Move-in permit: A move-in permit may be required by a property manager or owners’ association. To apply for a move-in permit, the tenant will need the tenancy and Ejari documents. “After that, the owners’ association/community management usually requires confirmation from the landlord via email,” says Khan.

Evans explains the permit helps ensure minimal disruptions to other tenants and a smooth relocation. “It will include access to the service lifts in the towers and parking closer to the lifts/building,” she says. “With gated communities, confirm if a move-in permit is required to allow removal trucks in. Your leasing agent should be able to guide you and coordinate with the landlord/building manager. A move-out permit is also required at the end of your tenancy to vacate the property/building.”

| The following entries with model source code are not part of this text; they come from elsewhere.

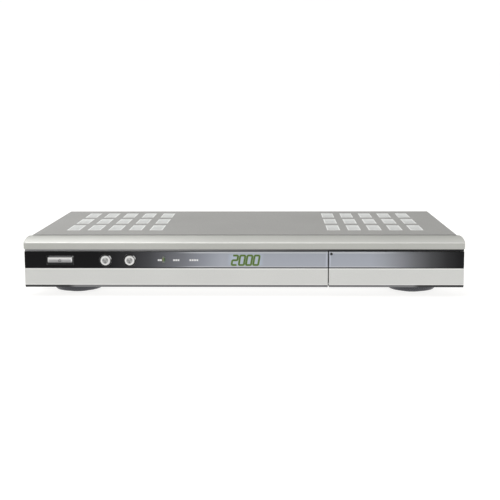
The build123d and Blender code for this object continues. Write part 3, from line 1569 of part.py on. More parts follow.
with BuildPart() as ejector_guide:
    guide_front_y = bay_back_y + running_gap + eject_proud + guide_setback
    block(
        (card_x + cage_half, card_x + cage_half + guide_width),
        (guide_front_y, guide_front_y + guide_length),
        (board_top_z, cage_top_z),
    )
    with BuildSketch(facing(guide_front_y)):
        with Locations(*[(eject_x, z) for z in slot_middles]):
            Rectangle(eject_rod_width + 2 * running_gap, eject_rod_height + 2 * running_gap)
    extrude(amount=-guide_length, mode=Mode.SUBTRACT)
ejector_guide.part.label = "ejector_guide"


def eject_button(z):
    """Push rod with a square cap that shows in the card bay."""
    with BuildPart() as button:
        with BuildSketch(facing(eject_front_y, eject_x, z)):
            Rectangle(eject_cap, eject_cap)
        extrude(amount=-(bay_back_y + running_gap - eject_front_y))
        fillet(button.faces().sort_by(Axis.Y)[0].edges(), eject_cap_edge)
        with BuildSketch(facing(bay_back_y + running_gap, eject_x, z)):
            Rectangle(eject_rod_width, eject_rod_height)
        extrude(amount=-eject_rod_length)
    return button


eject_button_lower = eject_button(slot_middles[0])
eject_button_lower.part.label = "eject_button_lower"
eject_button_upper = eject_button(slot_middles[1])
eject_button_upper.part.label = "eject_button_upper"

# ==== One STEP file for each piece ====
pieces = [
    front_bezel, front_fascia, display_window, card_door, card_door_window, door_catch,
    standby_button, channel_down_button, channel_up_button, button_rings, switch_bodies,
    standby_switch_stem, channel_down_switch_stem, channel_up_switch_stem, power_light_guide,
    display_module, display_segments, infrared_receiver, front_board, chassis_tray, top_cover,
    vent_grilles, rear_panel, cover_screws, feet, foot_pads, foot_screws, main_board, psu_board,
    board_screws, tuner_can, lnb_input, lnb_loop_output, connector_nuts, scart_tv, scart_recorder,
    rca_block, rca_sleeves, serial_port, mains_inlet, mains_inlet_pins, mains_switch_body,
    mains_rocker, primary_capacitor, transformer, psu_heatsink, line_filter, fuse, board_chips,
    processor_heatsink, small_capacitors, cable_headers, ribbon_cable, power_cable, ci_cage,
    ci_pin_headers, ejector_guide, eject_button_lower, eject_button_upper,
]
for piece in pieces:
    export_step(piece.part, f"parts/{piece.part.label}.step")
print(len(pieces), "pieces")
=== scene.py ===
import math
import random

import bmesh
import bpy
from mathutils import Matrix, Vector


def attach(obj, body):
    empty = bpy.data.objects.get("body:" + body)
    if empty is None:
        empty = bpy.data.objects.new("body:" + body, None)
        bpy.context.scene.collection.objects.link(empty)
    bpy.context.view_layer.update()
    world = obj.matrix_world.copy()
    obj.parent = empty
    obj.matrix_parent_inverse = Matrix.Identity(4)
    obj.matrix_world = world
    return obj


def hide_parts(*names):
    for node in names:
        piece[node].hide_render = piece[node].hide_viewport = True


# ---- The receiver's frame ----
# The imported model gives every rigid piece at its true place, in metres: X to the right as seen from
# the front, Y to the rear, Z up, with the origin on the table under the middle of the receiver.
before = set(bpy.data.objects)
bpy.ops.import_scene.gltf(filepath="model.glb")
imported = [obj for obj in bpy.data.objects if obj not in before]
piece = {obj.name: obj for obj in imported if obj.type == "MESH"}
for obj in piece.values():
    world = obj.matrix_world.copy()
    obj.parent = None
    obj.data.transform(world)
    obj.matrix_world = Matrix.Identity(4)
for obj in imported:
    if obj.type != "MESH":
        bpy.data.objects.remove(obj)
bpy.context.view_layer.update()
MM = 0.001

# ---- Floor, lights and camera ----
# A plain pale studio: a seamless light table that curves up far behind the receiver, a large soft light
# overhead, one behind at the left that grades the slope of the bezel, and a small one at the right.
scene = bpy.context.scene
scene.view_settings.view_transform = "Standard"
scene.view_settings.look = "None"

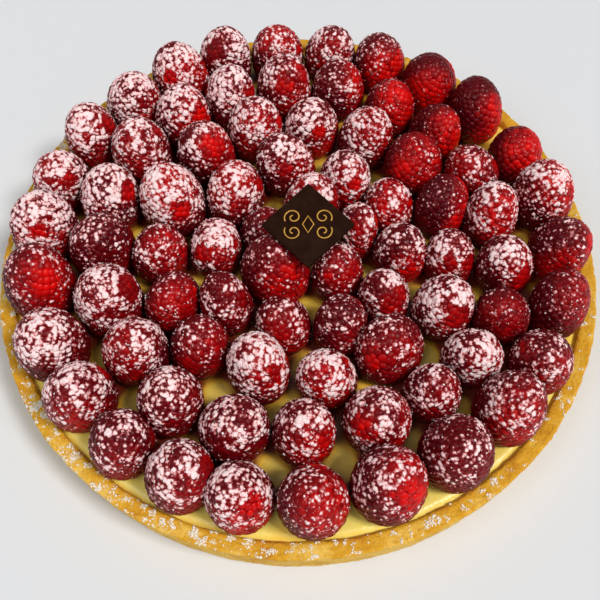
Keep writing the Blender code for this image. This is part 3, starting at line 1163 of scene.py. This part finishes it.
@dataclass
class IcingSugar:
    """Clumps of icing sugar, each a small blob of its own."""

    per_berry: int = 146           # clumps on a berry that sugar hides whole
    tries_each: int = 3            # places tried for each of them
    patch: float = 1.1 * MM        # how far clumps keep together
    grain: float = 0.24 * MM       # half the width of a usual clump
    least: float = 0.12 * MM
    most: float = 0.50 * MM
    grain_spread: float = 0.38
    flatness: float = 0.42
    ragged: float = 0.28           # how uneven a clump's outline is
    sunk: float = 0.05             # how deep a clump sits in, over its height
    seed: int = 5
    blob: Stamp = field(init=False)
    rng: np.random.Generator = field(init=False)

    def __post_init__(self) -> None:
        """Make the blob that every clump repeats: a low dome, closed below."""
        self.blob = Stamp.ball(6, 4, cut_at=-0.3)
        self.rng = np.random.default_rng(self.seed)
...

Utility deposits: There are refundable security deposits to utility providers and for ongoing consumption charges. Evans says the Dubai Electricity and Water Authority (Dewa) will charge a one-time amount of Dh2,140 for an apartment and Dh4,140 for a villa. This will be refunded when you move out, but you will need to present an original deposit receipt. You also need to pay for telecommunication/internet connection and personal relocation costs. “All costs are now all subject to 5 per cent VAT,” says Evans.

After moving in

Congratulations! By now you have paid all major expenses and moved into your home. Now you will need to budget for ongoing costs.

Home decorations: A new home also needs several essential items, including furniture and finishing. The cost of home renovation widely varies based on individual requirements and preferences.

Maintenance: Major maintenance and service charges and community fees are usually covered by the landlord, says Khan. Minor maintenance (usually below Dh500) is payable by the tenant. Damage due to misuse of the property is also payable by the tenant.

Housing fees: The tenant also needs to pay a Dubai Municipality fee, which is 5 per cent of the yearly rent. It is included in the Dewa bill and divided into 12 monthly instalments.

Community fees/rules: Each community has its own rules and regulations regarding amenities, timings, parking spaces and pets. “Also, ask if the property uses central or ducted or split AC, and if any deposits are payable for cooling services,” says Khan. “Make sure outstanding bills and previous Ejari have been cancelled.”

Questions to ask a real estate agent

How long have you been in the business?

Ask about their previous experience, both within the UAE and abroad. Most of all, trust your instincts; first impressions are often correct so don’t be afraid to keep looking for someone else if you have any reservations.

Which area do you specialise?

Many agents concentrate on certain areas so be aware of this when exploring the best location. But also make sure you are not influenced by their particular preference for one location over another.

Can any of your previous clients recommend you?

Word of mouth is a powerful tool when vouching for someone’s professional skills. Ask your real estate agent for references from their previous clients. A good agent will have a handful of past clients that they will not hesitate to put you in touch with.